= A profoundly affectionate, passionate devotion to someone (-noun) =

2017 play by debbie tucker green

a profoundly affectionate, passionate devotion to someone (-noun) is a play by British playwright debbie tucker green that premiered at the Royal Court Theatre in 2017. It received mixed reviews from critics.

== Synopsis ==
Three couples argue and discuss their marriages. In Part One, the first couple has a series of arguments, accusing each other of being increasingly inattentive and incompetent at managing the relationship on their end. In Part Two, the second couple accuses each other of deliberately undermining the other, with each attempting to maintain power in the relationship. In Part Three, the third couple (consisting of the daughter of the first couple and the man from the second couple) have more civil conversation about their relationship.

== Productions ==
The play premiered at the Royal Court Theatre on February 28, 2017. It ran in a limited engagement until April 1, 2017. The production was directed by debbie tucker green and featured Gary Beadle, Lashana Lynch, and Meera Syal among the cast. The set, designed by Merle Hansel, was plain.
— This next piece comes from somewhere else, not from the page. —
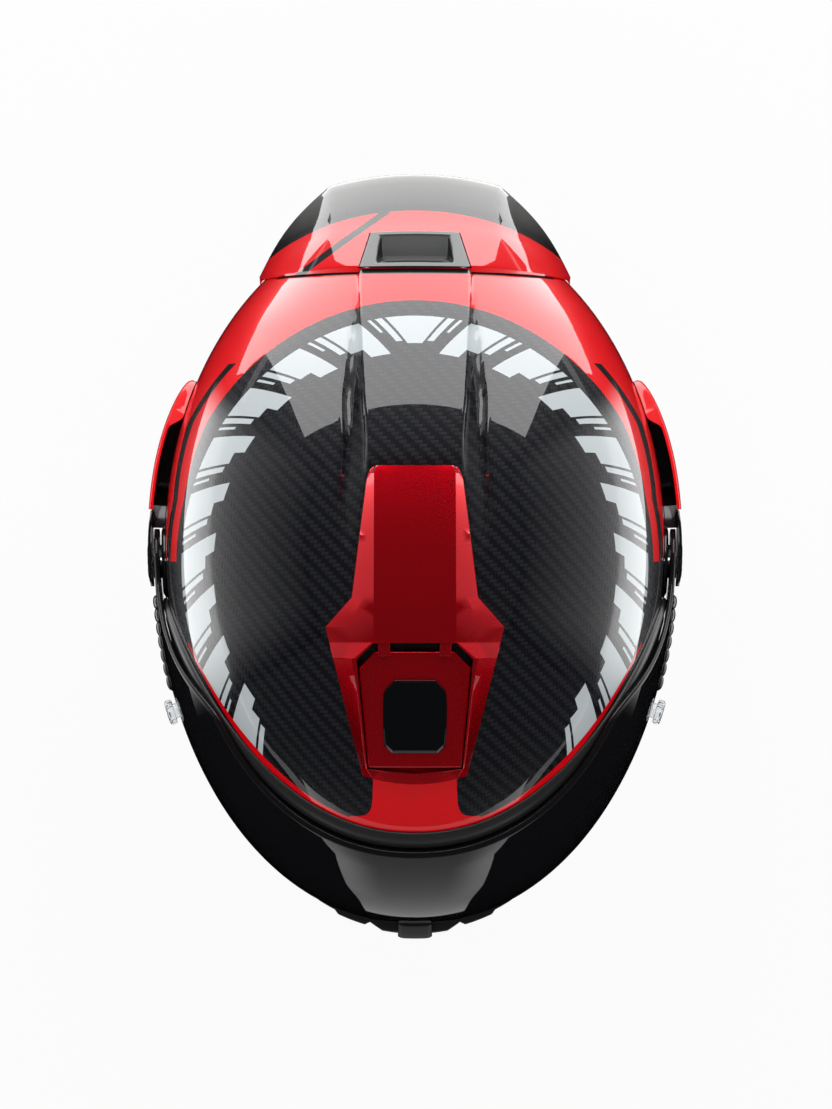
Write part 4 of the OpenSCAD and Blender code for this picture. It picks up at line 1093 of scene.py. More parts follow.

The actors stood on a narrow ledge around the room's perimeter. The audience sat on stools, requiring them to rotate in their seats to watch the play in its entirety. This layout was designed to increase the audience's emotional investment in the play as the cast was often situated on opposite sides of the room, requiring audience members to pick a single side of the argument to follow. The walls of the set were chalkboards that the actors drew on throughout the play.

== Response ==
Upon its debut, the play received mixed reviews from critics, who viewed it as difficult to follow. Michael Billington, writing for The Guardian, gave the play two out of five stars. He praised the interactions between the characters but criticized the play for a lack of plot and its "perverse" set design. The Financial Times was more positive, writing that the stool setting "emphasizes the adversarial nature of much of the dialogue" but criticizing the play's language for being oblique. Similarly, a review in Exeunt Magazine praised the dialogue for "falling somewhere between rap and poetry" but noted that there was little for the audience to emotionally connect to. FringeReview was more positive, praising the cast's chemistry and the play's structure. Korbinian Stöckl, in his 2021 book Love in Contemporary British Drama, noted that the play's lack of a coherent plot allowed green to explore more themes than it otherwise could have. Stöckl wrote that the repetition of arguments across the three parts helped emphasize the green's view of love as precarious.